This bill strengthens U.S. tools to detect, disrupt, and sanction Hezbollah‑linked activity in Latin America and requires regular review, but it does so at the cost of increased diplomatic friction, economic and administrative burdens, potential civil‑liberties impacts on immigrants, and risks from concentrated executive authority and time‑compressed analysis.
Taxpayers, border communities, and the broader U.S. public benefit from stronger tools (targeted sanctions, export controls, entry bars, and visa revocations) and international cooperation to disrupt Hezbollah and related terrorist networks in Latin America, reducing terrorism risk in the Western Hemisphere.
Congress, policymakers, and U.S. national-security agencies receive timely, actionable information (a 180-day assessment and improved interagency coordination with Treasury and DNI) to detect terrorist presence and financing and to consider targeted responses.
Financial-sector measures — encouraging FATF coordination, greylisting, and urging Latin American partners to strengthen anti‑money‑laundering and counter‑terrorism laws — can disrupt terrorism financing by cutting off access to international financial services and improve regional law‑enforcement capacity.

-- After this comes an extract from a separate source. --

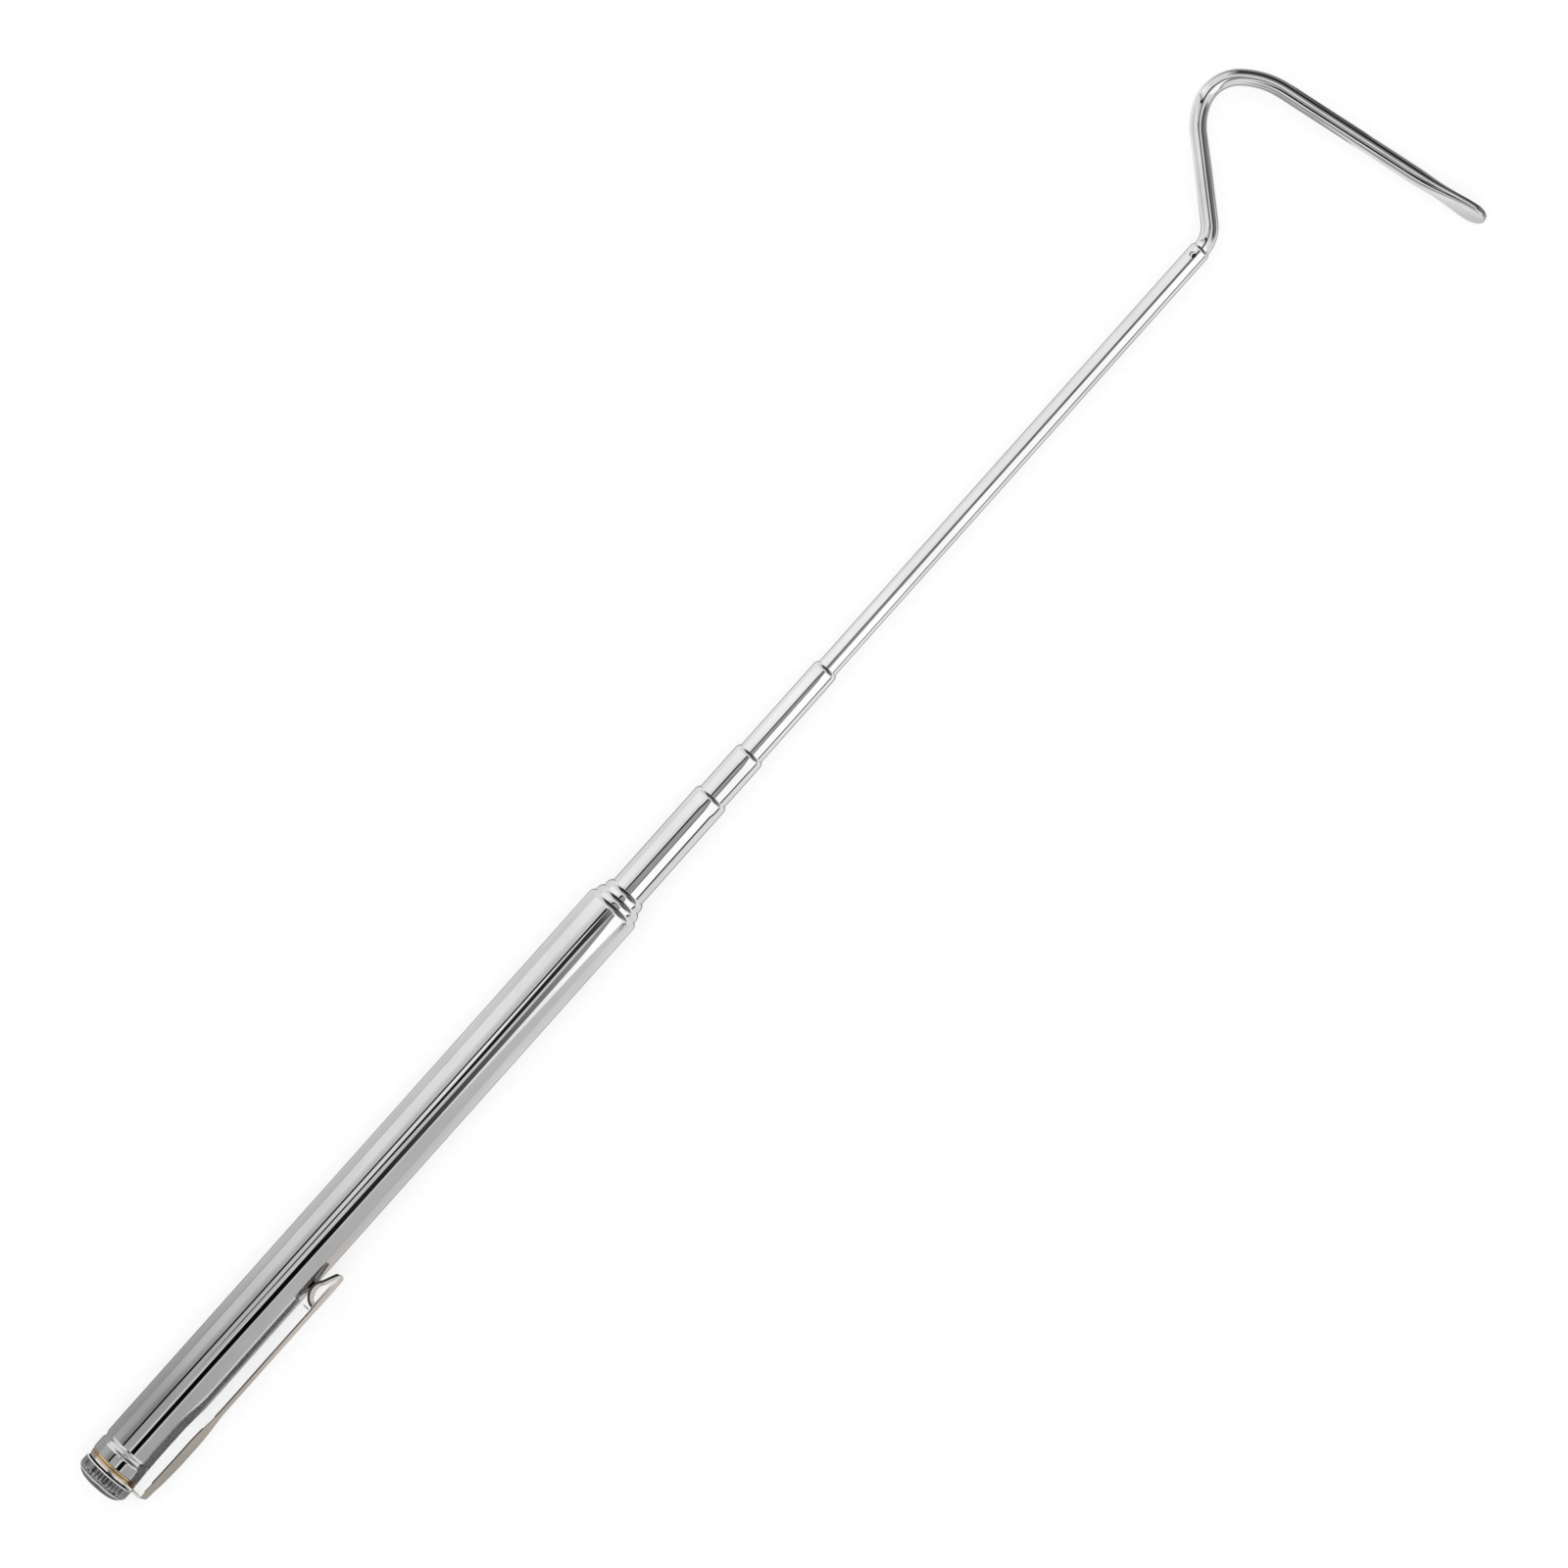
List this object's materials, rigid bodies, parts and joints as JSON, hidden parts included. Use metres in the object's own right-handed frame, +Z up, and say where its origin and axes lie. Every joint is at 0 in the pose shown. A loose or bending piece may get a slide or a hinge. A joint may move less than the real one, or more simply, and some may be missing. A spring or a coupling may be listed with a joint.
{
  "type": "telescoping pickup hook",
  "caption": "Pocket-size telescoping hook for retrieving dropped parts: nested chrome tubes in a clipped handle, with a bent steel hook whose tip is flattened.",
  "frame": {"origin": "centre of the end cap's flat face, on the tool's axis", "axes": "+X along the tool from the end cap to the hook; +Z up when the tool lies on a table, with the table half a handle diameter below the origin; the clip and the hook's leg point towards -Y"},
  "size_m": [0.3535, 0.0568, 0.011],
  "materials": {
    "handle_chrome": "mirror polished plating",
    "tube_chrome": "mirror polished plating with fine drawing lines",
    "knurled_chrome": "straight knurl, bright plating",
    "clip_steel": "plated pressed sheet",
    "hook_steel": "plated bent rod",
    "brass": "turned",
    "spring_bronze": "cold rolled strip"
  },
  "bodies": {
    "handle": {"handle_tube": "handle_chrome", "thread_insert": "brass"},
    "clip_mount": {"clip_ring": "clip_steel", "brass_washer": "brass"},
    "cap": {"end_cap": "knurled_chrome"},
    "clip": {"clip_arm": "clip_steel"},
    "springs_1": {"friction_springs_1": "spring_bronze"},
    "section_1": {"tube_1": "tube_chrome", "base_collar_1": "brass"},
    "springs_2": {"friction_springs_2": "spring_bronze"},
    "section_2": {"tube_2": "tube_chrome", "base_collar_2": "brass"},
    "springs_3": {"friction_springs_3": "spring_bronze"},
    "section_3": {"tube_3": "tube_chrome", "base_collar_3": "brass"},
    "springs_4": {"friction_springs_4": "spring_bronze"},
    "section_4": {"tube_4": "tube_chrome", "base_collar_4": "brass"},
    "springs_5": {"friction_springs_5": "spring_bronze"},
    "section_5": {"tube_5": "tube_chrome", "base_collar_5": "brass"},
    "springs_6": {"friction_springs_6": "spring_bronze"},
    "section_6": {"tube_6": "tube_chrome", "base_collar_6": "brass", "hook": "hook_steel", "hook_pin": "hook_steel"}
  },
  "joints": [
    {"name": "cap_unscrew", "type": "slide", "parent": "handle", "child": "clip_mount", "axis": [1, 0, 0], "range_m": [-0.006, 0]},
    {"name": "cap_turn", "type": "hinge", "parent": "clip_mount", "child": "cap", "pos_m": [0, 0, 0], "axis": [1, 0, 0], "range_deg": [-2880.1, 0]},
    {"name": "clip_flex", "type": "hinge", "parent": "clip_mount", "child": "clip", "pos_m": [0.00425, -0.00734, 0.00197], "axis": [0, -0.2588, -0.9659], "range_deg": [0, 4], "stiffness_Nm_per_rad": 5, "springref_deg": -1.72},
    {"name": "tube_1_slide", "type": "slide", "parent": "handle", "child": "springs_1", "axis": [1, 0, 0], "range_m": [0, 0.1172]},
    {"name": "tube_1_swivel", "type": "hinge", "parent": "springs_1", "child": "section_1", "pos_m": [0.1483, 0, 0], "axis": [1, 0, 0], "continuous": true},
    {"name": "tube_2_slide", "type": "slide", "parent": "section_1", "child": "springs_2", "axis": [1, 0, 0], "range_m": [0, 0.1189]},
    {"name": "tube_2_swivel", "type": "hinge", "parent": "springs_2", "child": "section_2", "pos_m": [0.1502, 0, 0], "axis": [1, 0, 0], "continuous": true},
    {"name": "tube_3_slide", "type": "slide", "parent": "section_2", "child": "springs_3", "axis": [1, 0, 0], "range_m": [-0.0221, 0.0987]},
    {"name": "tube_3_swivel", "type": "hinge", "parent": "springs_3", "child": "section_3", "pos_m": [0.1742, 0, 0], "axis": [1, 0, 0], "continuous": true},
    {"name": "tube_4_slide", "type": "slide", "parent": "section_3", "child": "springs_4", "axis": [1, 0, 0], "range_m": [-0.009, 0.1137]},
    {"name": "tube_4_swivel", "type": "hinge", "parent": "springs_4", "child": "section_4", "pos_m": [0.1851, 0, 0], "axis": [1, 0, 0], "continuous": true},
    {"name": "tube_5_slide", "type": "slide", "parent": "section_4", "child": "springs_5", "axis": [1, 0, 0], "range_m": [-0.0196, 0.105]},
    {"name": "tube_5_swivel", "type": "hinge", "parent": "springs_5", "child": "section_5", "pos_m": [0.2066, 0, 0], "axis": [1, 0, 0], "continuous": true},
    {"name": "tube_6_slide", "type": "slide", "parent": "section_5", "child": "springs_6", "axis": [1, 0, 0], "range_m": [-0.104, 0.0225]},
    {"name": "tube_6_swivel", "type": "hinge", "parent": "springs_6", "child": "section_6", "pos_m": [0.3125, 0, 0], "axis": [1, 0, 0], "continuous": true}
  ],
  "couplings": [
    {"joint": "cap_turn", "follows": "cap_unscrew", "rad_per_m": 8377.6}
  ]
}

U.S. foreign and domestic interests could be harmed if diplomatic friction with Latin American governments (from findings, pressure, greylisting, or sanctions) reduces cooperation on migration, counternarcotics, trade, and other security priorities.
Sanctions, designations, visa revocations, and related enforcement may impose economic costs and trade disruptions that raise costs for U.S. businesses, consumers, and taxpayers and create compliance burdens for financial institutions and agencies.
Border communities, immigrants, and asylum seekers risk increased surveillance, immigration enforcement consequences, or denial of asylum owing to broadened ineligibility language and heightened law‑enforcement focus tied to designated jurisdictions.
Based on analysis of 7 sections of legislative text.
Introduced May 8, 2025 by Joe Wilson · Last progress May 8, 2025
Directs a U.S. interagency assessment of Hezbollah and other foreign terrorist organization activity in Latin America and authorizes visa-related sanctions on government officials of any country, region, or jurisdiction that the U.S. determines to be a "terrorist sanctuary." The bill requires a coordinated report within 180 days, mandates automatic revocation of visas for designated officials (with narrow exceptions and presidential waiver authorities), sets reporting requirements for waivers and terminations, and sunsets all sanctions five years after enactment. Also urges diplomatic steps—such as pushing Latin American governments to designate Hezbollah, coordinating with international fora on financial-counterterrorism measures, and helping partners adopt legal tools to investigate and prosecute terrorism financing. It defines which congressional committees receive reports and oversight materials required by the Act.